Biological Control of a Newly Introduced Pest, the Eucalyptus Tortoise Beetle, Trachymela sloanei. (99CC014)
Program UC IPM competitive research grants program
Principal
investigators
J.G. Millar, Entomology, UC Riverside
T.D. Paine, Entomology, UC Riverside
M.S. Hoddle, Entomology, UC Riverside
Host/habitat Landscape Trees and Shrubs; Eucalyptus
Pest Eucalyptus Tortoise Beetle Trachymela sloanei
Discipline Entomology
Beneficial
organism
Enoggera reticulata
Review
panel
Cultural Controls
Start year (duration)  1999 (Two Years)
Objectives Develop and implement a biological control program targeting a recently introduced pest, the eucalyptus tortoise beetle, using a highly specific and well-studied pteromalid egg parasitoid, Enoggera reticulata.
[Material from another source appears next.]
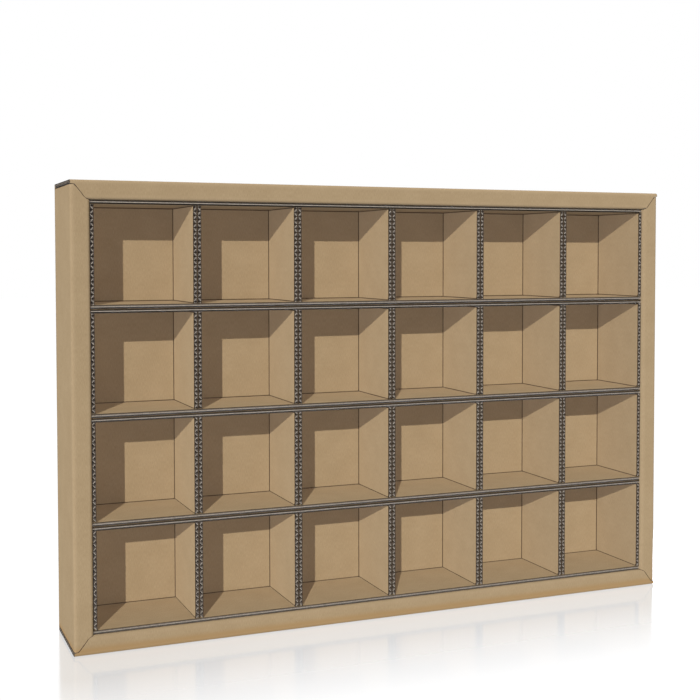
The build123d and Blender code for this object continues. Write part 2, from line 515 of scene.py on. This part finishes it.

Final report The eucalyptus tortoise beetle, Trachymela sloanei, was accidentally introduced into California from Australia about four years ago. In the absence of its natural enemies, populations of the beetle increased and spread rapidly. It is now distributed throughout southern California. Both the beetle and its larvae feed on eucalyptus foliage, and heavy populations can rapidly defoliate trees. In an effort to establish a control program for the beetle, we brought in a small pteromalid wasp, Enoggera reticulata, that parasitizes the eggs of the beetle. The wasp proved difficult to rear, but during the two-year period of the project, we were able to rear and release more than 4,000 wasps in four southern California counties. We also established sampling plans to quantify tortoise beetle damage to eucalyptus trees, to estimate beetle population densities, and to search for evidence that the parasitoid had successfully established breeding populations at one or more of the release sites. To date, there are indications that the wasp may be established and killing tortoise beetle eggs at one or more release sites, but we cannot be certain because we have not yet recovered any beetle eggs that contained developing parasites from any of our field sites. Furthermore, our sampling efforts have been hindered by the extensive damage caused by the redgum lerp psyllid, which has defoliated and killed many trees throughout southern California.